AVAILABLE DATA —
— BEGIN —

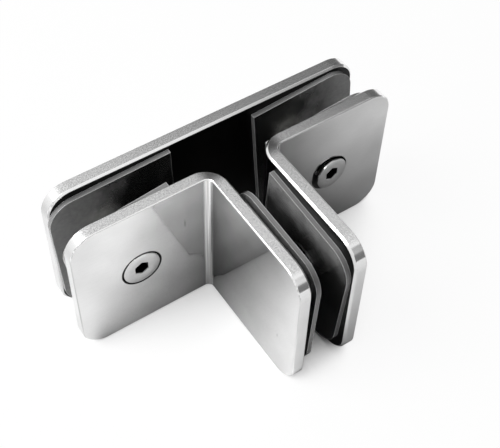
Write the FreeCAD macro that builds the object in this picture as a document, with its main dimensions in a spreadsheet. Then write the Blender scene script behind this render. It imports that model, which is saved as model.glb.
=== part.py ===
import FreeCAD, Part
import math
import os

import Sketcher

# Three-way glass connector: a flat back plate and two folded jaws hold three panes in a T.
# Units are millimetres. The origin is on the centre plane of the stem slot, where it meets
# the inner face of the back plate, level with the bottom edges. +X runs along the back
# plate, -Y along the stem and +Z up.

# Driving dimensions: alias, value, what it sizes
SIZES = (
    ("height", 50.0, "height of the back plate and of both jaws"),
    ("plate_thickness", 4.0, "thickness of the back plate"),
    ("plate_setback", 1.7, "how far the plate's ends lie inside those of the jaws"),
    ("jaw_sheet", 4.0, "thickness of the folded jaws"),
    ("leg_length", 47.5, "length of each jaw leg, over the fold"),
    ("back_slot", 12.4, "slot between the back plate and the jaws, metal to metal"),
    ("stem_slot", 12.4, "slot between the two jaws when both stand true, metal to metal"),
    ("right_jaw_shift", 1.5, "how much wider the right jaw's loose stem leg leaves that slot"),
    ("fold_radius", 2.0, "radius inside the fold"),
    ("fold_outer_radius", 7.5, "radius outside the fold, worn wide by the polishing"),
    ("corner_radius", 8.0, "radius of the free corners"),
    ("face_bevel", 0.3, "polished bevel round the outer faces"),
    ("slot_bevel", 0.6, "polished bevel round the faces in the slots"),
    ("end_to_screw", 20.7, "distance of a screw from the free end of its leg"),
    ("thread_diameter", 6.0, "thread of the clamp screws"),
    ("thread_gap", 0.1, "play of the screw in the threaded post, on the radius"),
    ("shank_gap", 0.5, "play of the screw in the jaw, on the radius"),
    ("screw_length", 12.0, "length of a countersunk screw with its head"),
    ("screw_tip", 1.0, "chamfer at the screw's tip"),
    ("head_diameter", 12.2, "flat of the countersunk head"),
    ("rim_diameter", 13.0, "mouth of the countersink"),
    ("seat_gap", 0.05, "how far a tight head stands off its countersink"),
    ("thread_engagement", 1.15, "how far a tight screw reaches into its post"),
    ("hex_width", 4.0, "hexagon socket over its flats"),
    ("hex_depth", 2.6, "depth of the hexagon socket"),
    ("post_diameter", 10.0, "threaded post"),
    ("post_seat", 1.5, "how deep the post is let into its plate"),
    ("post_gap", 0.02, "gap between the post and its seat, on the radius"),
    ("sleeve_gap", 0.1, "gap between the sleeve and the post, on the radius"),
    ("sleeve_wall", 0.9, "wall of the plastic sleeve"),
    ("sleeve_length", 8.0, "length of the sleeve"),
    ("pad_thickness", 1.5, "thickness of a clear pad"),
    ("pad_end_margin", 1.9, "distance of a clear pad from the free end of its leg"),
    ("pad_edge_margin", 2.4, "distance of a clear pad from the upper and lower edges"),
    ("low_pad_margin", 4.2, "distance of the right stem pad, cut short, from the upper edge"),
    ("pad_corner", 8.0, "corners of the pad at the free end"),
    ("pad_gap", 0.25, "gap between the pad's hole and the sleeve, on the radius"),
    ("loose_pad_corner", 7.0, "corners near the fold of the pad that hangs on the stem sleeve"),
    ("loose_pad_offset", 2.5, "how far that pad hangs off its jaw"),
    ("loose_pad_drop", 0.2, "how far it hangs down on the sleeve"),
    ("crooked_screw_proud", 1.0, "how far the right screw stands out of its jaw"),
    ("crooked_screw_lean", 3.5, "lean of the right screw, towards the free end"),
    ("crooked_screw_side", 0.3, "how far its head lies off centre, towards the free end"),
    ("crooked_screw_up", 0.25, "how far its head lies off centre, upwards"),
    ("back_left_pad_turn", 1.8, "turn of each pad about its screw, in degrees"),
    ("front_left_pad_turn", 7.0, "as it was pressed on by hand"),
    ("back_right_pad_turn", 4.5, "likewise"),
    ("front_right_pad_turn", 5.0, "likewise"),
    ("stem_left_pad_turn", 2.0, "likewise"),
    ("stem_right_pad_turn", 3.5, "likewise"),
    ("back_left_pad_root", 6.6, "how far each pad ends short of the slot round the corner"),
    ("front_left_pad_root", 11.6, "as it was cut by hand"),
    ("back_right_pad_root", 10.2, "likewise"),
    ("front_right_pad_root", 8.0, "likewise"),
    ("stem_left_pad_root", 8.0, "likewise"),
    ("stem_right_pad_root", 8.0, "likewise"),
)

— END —

WHAT THE TASK ASKS —
Everything from the first line of the material through the line containing "import Sketcher" is to be printed exactly; lines after that are to be left out.

RESPONSE FOR THIS EXERCISE —
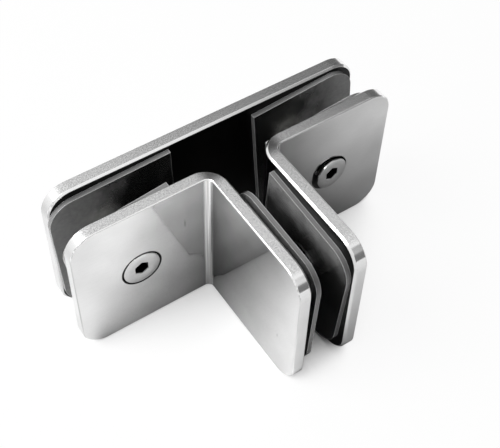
Write the FreeCAD macro that builds the object in this picture as a document, with its main dimensions in a spreadsheet. Then write the Blender scene script behind this render. It imports that model, which is saved as model.glb.
=== part.py ===
import FreeCAD, Part
import math
import os

import Sketcher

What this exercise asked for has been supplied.